Don’t assume the breach is over just because you’ve closed one vulnerability. Conduct thorough forensics to identify all compromise indicators.

Plan for the long term

The immediate crisis will pass, but your work isn’t done.

Conduct a thorough post incident review once the acute response phase ends. What worked? What didn’t? How can you improve?

Implement lessons learned. Update your incident response plan. Address the vulnerabilities that allowed the breach. Improve monitoring and detection capabilities.

Consider whether organizational changes are needed. Do you need dedicated security staff? Better security training? Different vendor relationships?

Rebuild trust through action, not just words. Show customers and stakeholders that you’ve made meaningful improvements.

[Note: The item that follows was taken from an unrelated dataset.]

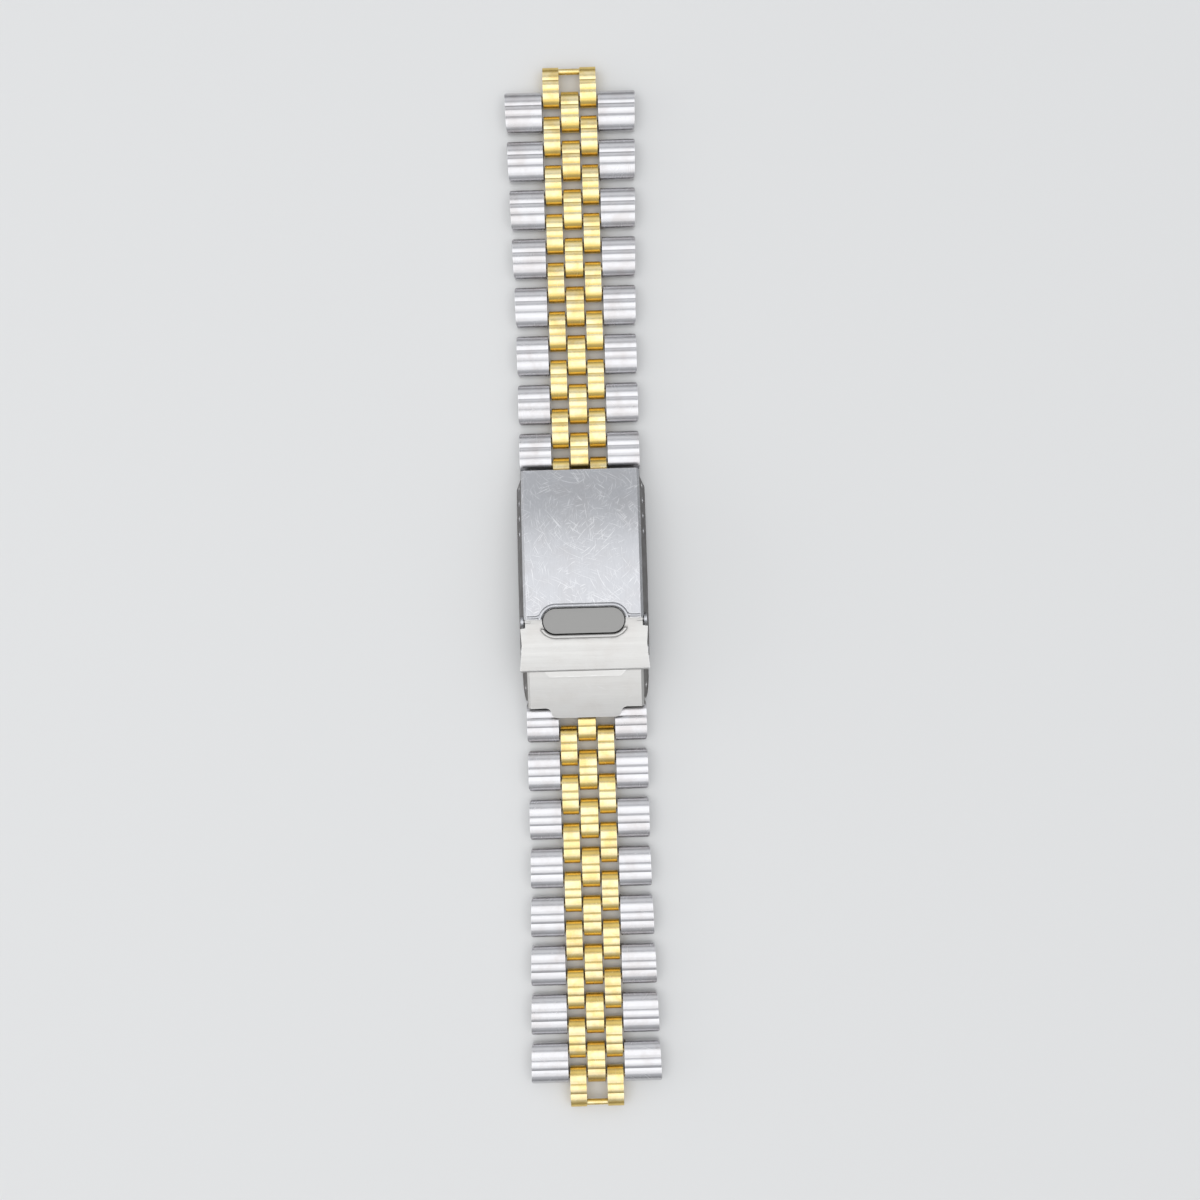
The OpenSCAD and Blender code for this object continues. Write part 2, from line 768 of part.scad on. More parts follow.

Monitor for ongoing threats. Breached credentials often circulate for months or years. Implement enhanced monitoring for affected accounts.

Your response defines your reputation

How you handle the hours and days after discovering a breach will be remembered long after the technical details are forgotten.

Organizations that respond with transparency, urgency, and genuine concern for affected people often emerge with their reputations intact or even enhanced. Those that minimize, delay, or deflect responsibility suffer lasting damage.

You didn’t choose to have a breach, but you can choose how to respond. Take action now, communicate honestly, and focus on protecting the people whose data you’re responsible for. That’s what separates organizations that survive crises from those that don’t.